MIPS - loading individual bits

Question

Fellow SO users,

If I have a value, say 1010 saved in memory, how do I load each of the bits starting from the MSB to the LSB one at a time? By this I mean,

while loop
    load $t1 with 1
    shift some number by the amount indicated by the value in $t1 (1)
    load $t1 with 0
    shift some number by the amount indicated by the value in $t1 (0)
    do the same until you load the LSB which is 0
    start again at MSB (rotate right?)
end loop

I need some tips on how to declare this value in memory in the .data segment first. Do I declare this as:

value: .byte 00001010

And how do I load the individual bits into registers?

Kind regards

Answer 1

You can do this with the SLT instruction described here.
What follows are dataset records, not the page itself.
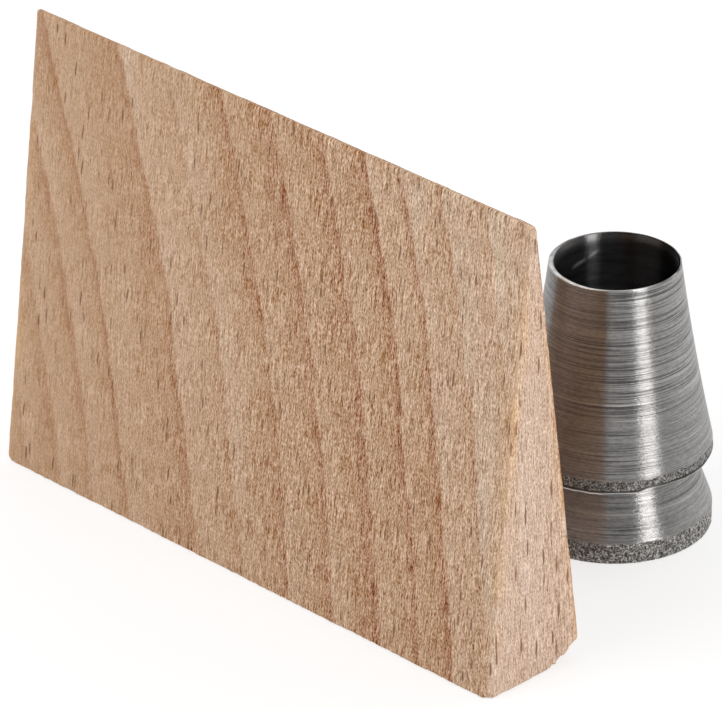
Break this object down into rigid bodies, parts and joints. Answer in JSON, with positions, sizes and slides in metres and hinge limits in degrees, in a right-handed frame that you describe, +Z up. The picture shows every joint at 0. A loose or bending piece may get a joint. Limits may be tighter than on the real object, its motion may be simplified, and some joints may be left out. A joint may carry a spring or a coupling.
{
  "type": "handle wedge set",
  "caption": "Wedge set for fixing a tool head on its handle: a sawn wooden wedge and a hollow, tapered, barbed steel ring wedge that stand side by side.",
  "frame": {"origin": "middle of the wooden wedge's driven base, on the surface that both pieces stand on", "axes": "+X along the wooden wedge, +Y through its thickness towards the ring wedge, +Z up, out of the ring wedge's narrow end"},
  "size_m": [0.07, 0.0453, 0.049],
  "materials": {
    "beech": "sawn, bare",
    "turned_steel": "turned, with bands of bare stock left on"
  },
  "bodies": {
    "wooden_wedge_body": {"wooden_wedge": "beech"},
    "ring_wedge_body": {"ring_wedge": "turned_steel"}
  },
  "joints": [
    {"name": "ring_lift", "type": "slide", "parent": "wooden_wedge_body", "child": "ring_wedge_body", "axis": [0, 0, 1], "range_m": [0, 0.06]}
  ]
}
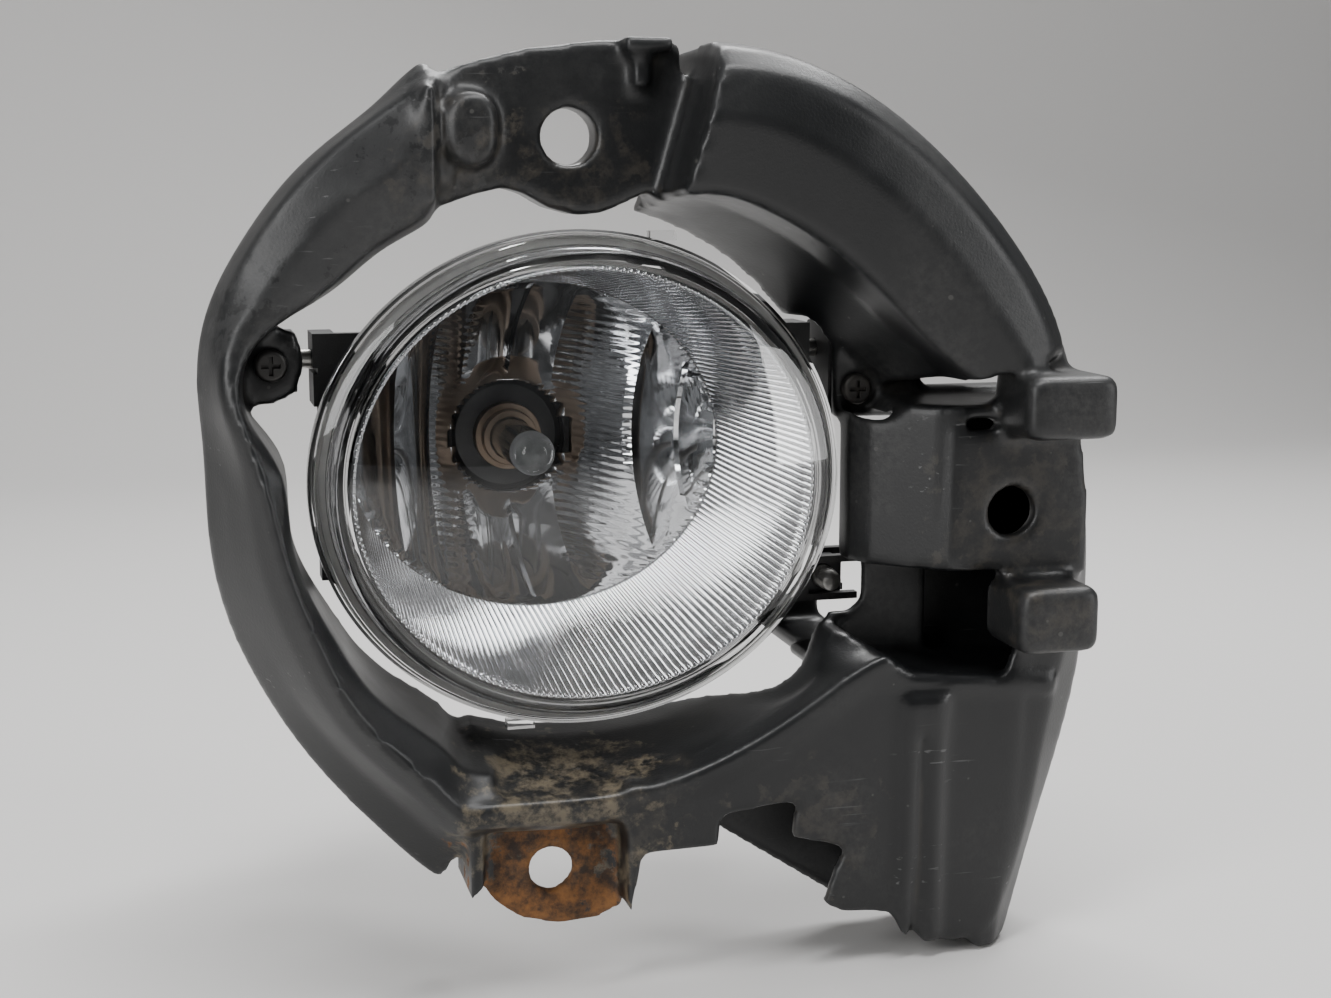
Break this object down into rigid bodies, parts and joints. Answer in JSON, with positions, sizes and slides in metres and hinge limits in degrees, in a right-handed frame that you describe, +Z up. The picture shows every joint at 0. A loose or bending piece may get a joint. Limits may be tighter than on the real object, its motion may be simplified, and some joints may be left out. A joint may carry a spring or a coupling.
{
  "type": "fog light",
  "caption": "Oval front fog lamp with a clear lens and twist-lock bulb, tilting on pivots inside a ring-shaped moulded mounting bracket with bolt tabs.",
  "frame": {"origin": "centre of the oval lens rim, in the plane of the rim's widest part", "axes": "+X to the right as seen from in front of the lamp, +Y to the rear, away from the beam, +Z up"},
  "size_m": [0.1883, 0.1116, 0.1938],
  "materials": {
    "bracket_plastic": "satin, scuffed and dusty",
    "housing_plastic": "fine grained matt",
    "lens_clear": "clear, polished",
    "rubber": "matt",
    "sealant": "pale, satin",
    "bezel_bright": "metallised, fluted",
    "reflector_mirror": "vacuum metallised mirror",
    "bulb_quartz": "clear with a grey painted tip",
    "tungsten": "dull wire",
    "ceramic": "pale, matt",
    "bright_steel": "zinc plated",
    "dark_steel": "blackened",
    "base_plastic": "satin moulded",
    "terminal_brass": "tinned",
    "nut_plastic": "self-coloured, slick"
  },
  "bodies": {
    "bracket": {"mounting_bracket": "bracket_plastic", "pivot_block_left": "housing_plastic", "pivot_block_right": "housing_plastic", "pivot_pins": "bright_steel", "ear_screws": "dark_steel"},
    "lamp": {"lamp_housing": "housing_plastic", "lens_cover": "lens_clear", "lens_seal": "sealant", "bezel": "bezel_bright", "reflector": "reflector_mirror", "vent_cap": "rubber"},
    "bulb": {"bulb_glass": "bulb_quartz", "bulb_filament": "tungsten", "bulb_leads": "tungsten", "bulb_pinch": "ceramic", "bulb_ferrule": "bright_steel", "bulb_base": "base_plastic", "bulb_seal": "rubber", "bulb_terminals": "terminal_brass"},
    "screw": {"aim_screw": "bright_steel", "aim_clip": "dark_steel"},
    "nut": {"aim_nut": "nut_plastic"}
  },
  "joints": [
    {"name": "lamp_tilt", "type": "hinge", "parent": "bracket", "child": "lamp", "pos_m": [0, 0.018, 0.025], "axis": [1, 0, 0], "range_deg": [-4, 4]},
    {"name": "bulb_twist", "type": "hinge", "parent": "lamp", "child": "bulb", "pos_m": [-0.0073, 0.055, 0.0038], "axis": [0, 1, 0], "range_deg": [0, 45]},
    {"name": "aim_screw_turn", "type": "hinge", "parent": "bracket", "child": "screw", "pos_m": [0.0587, 0.034, -0.0263], "axis": [0, 1, 0], "range_deg": [-1040, 1040]},
    {"name": "aim_nut_travel", "type": "slide", "parent": "bracket", "child": "nut", "axis": [0, 1, 0], "range_m": [-0.0037, 0.0037]}
  ],
  "couplings": [
    {"joint": "aim_nut_travel", "follows": "lamp_tilt", "m_per_rad": 0.0513},
    {"joint": "aim_screw_turn", "follows": "lamp_tilt", "ratio": -257.9}
  ]
}
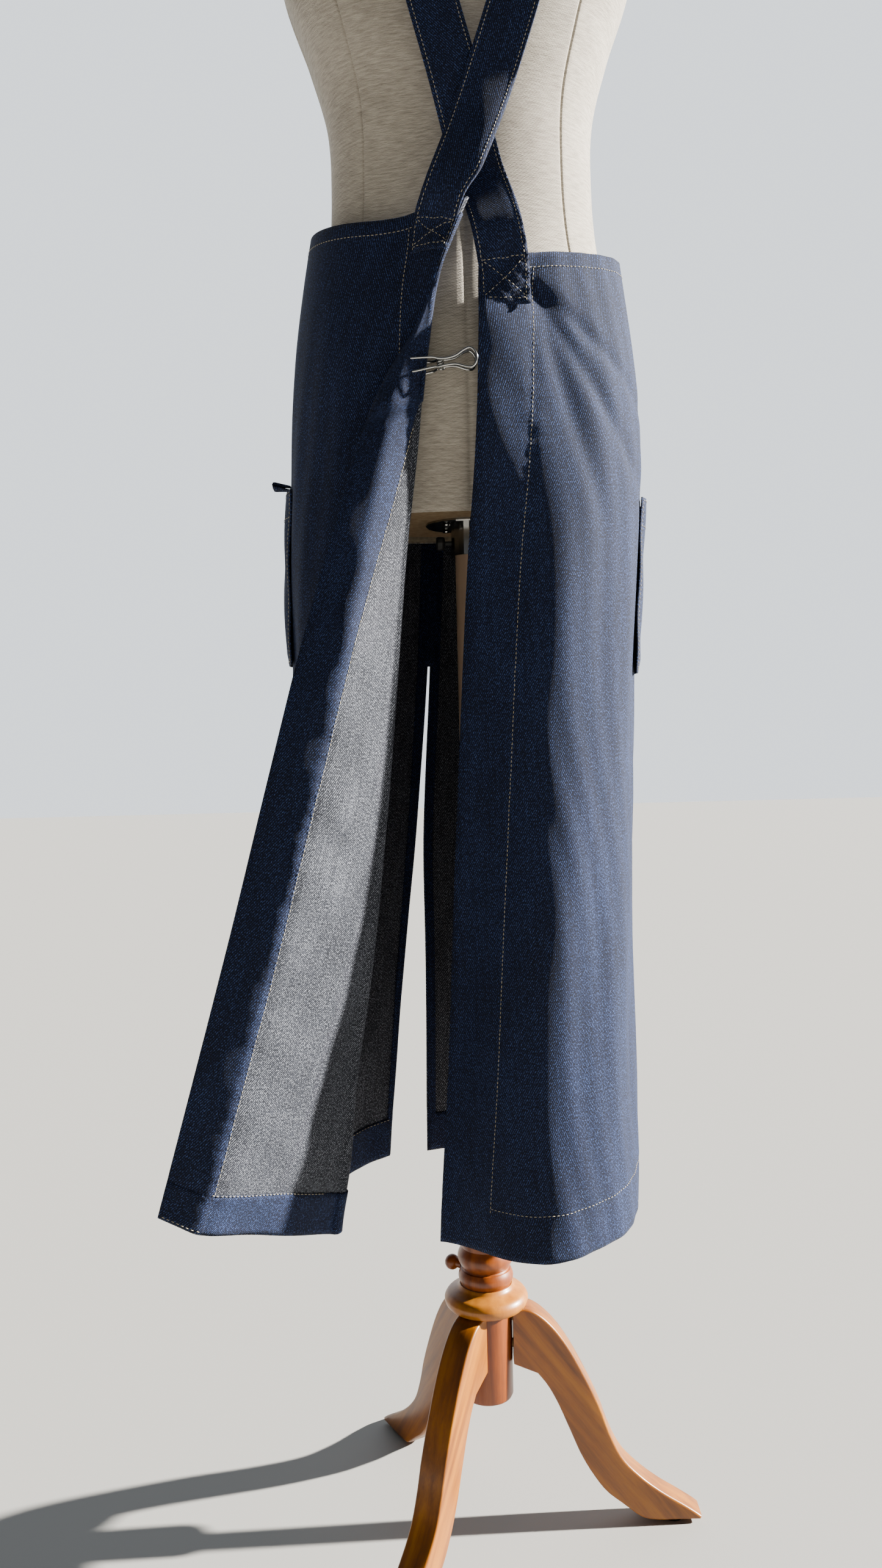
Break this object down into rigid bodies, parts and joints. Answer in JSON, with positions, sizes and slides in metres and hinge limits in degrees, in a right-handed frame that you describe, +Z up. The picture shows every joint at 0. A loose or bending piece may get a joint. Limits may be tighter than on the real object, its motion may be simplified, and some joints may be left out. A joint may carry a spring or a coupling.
{
  "type": "apron on dress form stand",
  "caption": "Long cross-back split-leg denim apron, one back edge turned out and clipped, hung on a linen dress form with a turned wooden tripod stand.",
  "frame": {"origin": "on the floor, under the centre of the model's box", "axes": "+Z up; the dress form faces +Y, so the apron's back faces -Y; +X is the wearer's right"},
  "size_m": [0.4428, 0.3766, 1.6891],
  "materials": {
    "varnished_wood": "orange-brown gloss varnish",
    "pale_wood": "paler varnish",
    "raw_wood": "unfinished beech",
    "plywood": "raw plywood",
    "felt": "pressed felt",
    "brass": "machined",
    "steel": "bright drawn steel",
    "plastic": "moulded black",
    "papier_mache": "pressed pulp shell",
    "linen": "natural linen twill",
    "denim": "raw indigo denim, pale grey inside, cream topstitching"
  },
  "bodies": {
    "stand": {"stand_column": "varnished_wood", "column_flange": "pale_wood", "clamp_insert": "brass", "leg_right": "varnished_wood", "leg_rear": "varnished_wood", "leg_front": "varnished_wood", "foot_pad_right": "felt", "foot_pad_rear": "felt", "foot_pad_front": "felt", "dowel_right_lower": "raw_wood", "dowel_right_upper": "raw_wood", "dowel_rear_lower": "raw_wood", "dowel_rear_upper": "raw_wood", "dowel_front_lower": "raw_wood", "dowel_front_upper": "raw_wood"},
    "clamp_knob": {"clamp_knob": "varnished_wood"},
    "pole": {"pole": "steel", "pole_cap": "plastic"},
    "torso": {"body_shell": "papier_mache", "base_board": "plywood", "pole_socket": "steel", "socket_screw_1": "steel", "socket_screw_2": "steel", "socket_screw_3": "steel", "socket_screw_4": "steel", "cover_side_front_right": "linen", "cover_front_right": "linen", "cover_front_left": "linen", "cover_side_front_left": "linen", "cover_side_back_left": "linen", "cover_back_left": "linen", "cover_back_right": "linen", "cover_side_back_right": "linen", "arm_plate_left": "linen", "arm_plate_right": "linen", "neck_cap": "varnished_wood", "neck_finial": "varnished_wood", "left_wrap": "denim", "left_turnback": "denim", "right_wrap": "denim", "bib": "denim", "bib_hem": "denim", "strap_lower": "denim", "strap_upper": "denim", "pocket_left": "denim", "pocket_right": "denim", "side_loop": "denim", "clip_inner_arm": "steel", "clip_spring": "steel"},
    "turn_screw": {"turn_screw": "plastic"},
    "clip_arm": {"clip_outer_arm": "steel"}
  },
  "joints": [
    {"name": "height_slide", "type": "slide", "parent": "stand", "child": "pole", "axis": [0, 0, 1], "range_m": [-0.045, 0.045]},
    {"name": "torso_turn", "type": "hinge", "parent": "pole", "child": "torso", "pos_m": [0.0289, 0.0153, 0.93], "axis": [0, 0, 1], "continuous": true},
    {"name": "clamp_knob_turn", "type": "hinge", "parent": "stand", "child": "clamp_knob", "pos_m": [0.00292, 0.0303, 0.237], "axis": [-0.866, 0.5, 0], "range_deg": [0, 720]},
    {"name": "turn_screw_turn", "type": "hinge", "parent": "torso", "child": "turn_screw", "pos_m": [0.0089, 0.0153, 0.8955], "axis": [-1, 0, 0], "range_deg": [0, 720]},
    {"name": "clip_open", "type": "hinge", "parent": "torso", "child": "clip_arm", "pos_m": [0.0064, -0.1041, 1.019], "axis": [0, 0, 1], "range_deg": [0, 11], "stiffness_Nm_per_rad": 0.02, "springref_deg": -34.38}
  ]
}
Here is some pseudocode:

lbu $s0, value     # load the byte
sll $s0, $s0, 24   # shift it into the upper byte of $s0
for (i = 0; i < 8; i++) {
  # $t0 is set to 1 if the sign bit (i.e. bit 31) of $s0 is set
  slt  $t0, $s0, $zero   
  # $t0 now holds the value of the ith bit of value
  . . . .          # do something with $t0
  sll $s0, $s0, 1  # shift on to the next bit
}

Implementing the for loop in assembler is left as an exercise for the reader.